Personally, I'm not used to seeing very "high end" speakers set up outdoors, so I'm not very quick to suggest investing in amps of the caliber of Outlaw. A pair of M2200 monoblocks could be used to drive the two pairs (they can handle the 4 ohm load that's almost certainly going to be generated by wiring two speakers back to a single amp), but that's around $675 in amplification and a whole lot of power dedicated to some outdoor speakers. Seems like overkill to me, I guess. A 7075 costs about the same as that and would give you three extra channels, but I don't know what you'd do with them. If you had some speakers in an adjacent room that you wanted to have fed with the same signal going outdoors, you could do that, but there still seem like some less expensive options that would serve the purpose fine. Even something like
this curious beastie could do the job, and a pair of them would cost a bit over $200. The in-wall amp is probably only a good choice if you are opening up a wall to run wires or you are building new, since the front power connection would make me want to locate the amp's junction box low in the wall or at least behind some sort of furniture, but other "conventional chassis" small amps can be had for a comparable price (see either the used market or someplace like
Parts Express .
Is this basement a single open space? I'm trying to understand the need for ten speakers in the space with a stereo source being distributed to them all.
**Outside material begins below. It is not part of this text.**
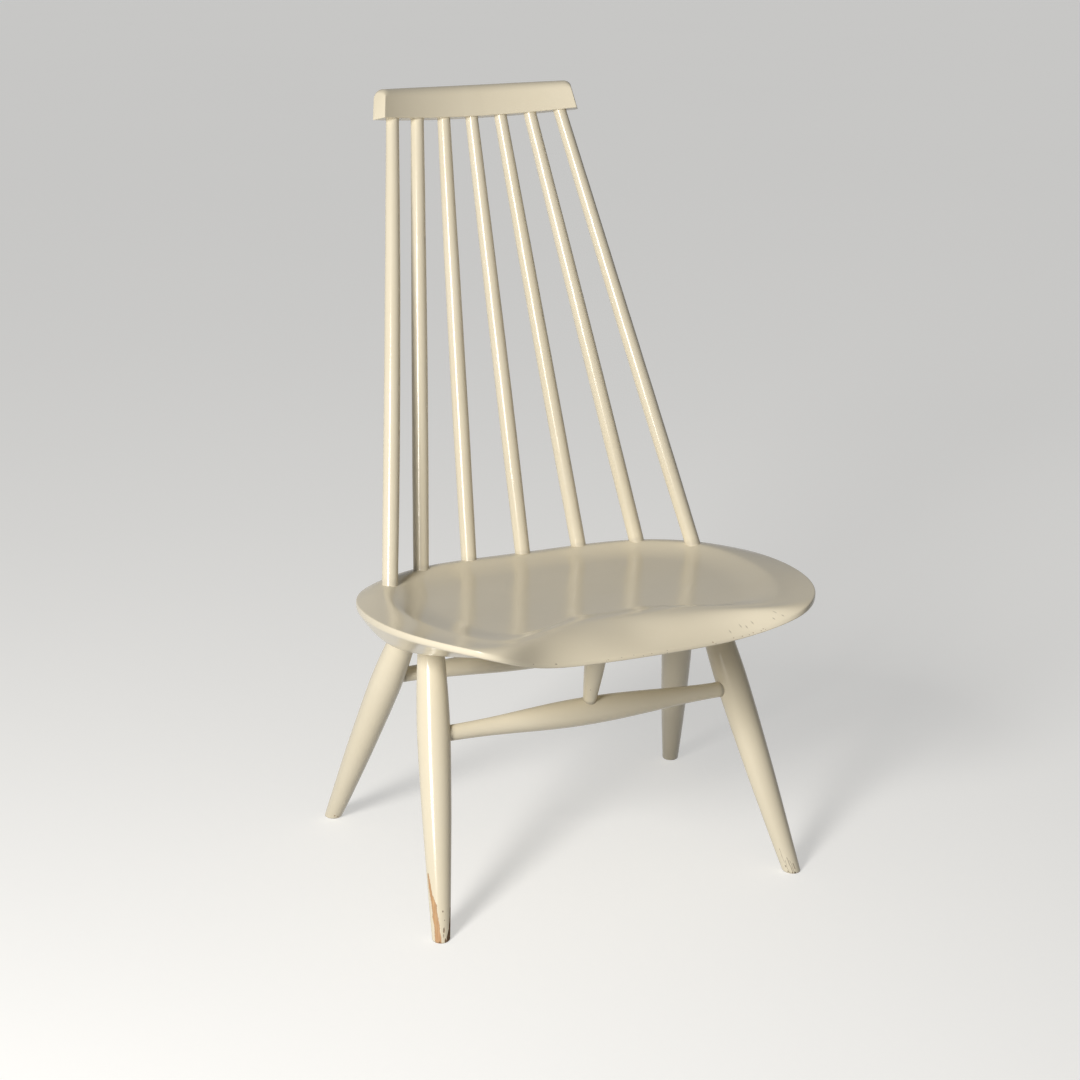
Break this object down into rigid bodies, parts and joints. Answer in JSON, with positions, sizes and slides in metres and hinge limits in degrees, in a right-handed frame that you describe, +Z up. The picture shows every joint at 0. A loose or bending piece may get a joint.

Distribution amps and similar switching and distribution hardware is a distinct market, so many of the names that dominate it are unfamiliar outside of that niche. Sites like
Home Tech sell a lot of this sort of stuff: IR distribution, lighting control, drapery control, home automation, racks, in-wall wiring, and unusual wall plates. An example of a distribution amp is
this 12x40W model, which could drive all ten of those basement speakers with two channels to spare.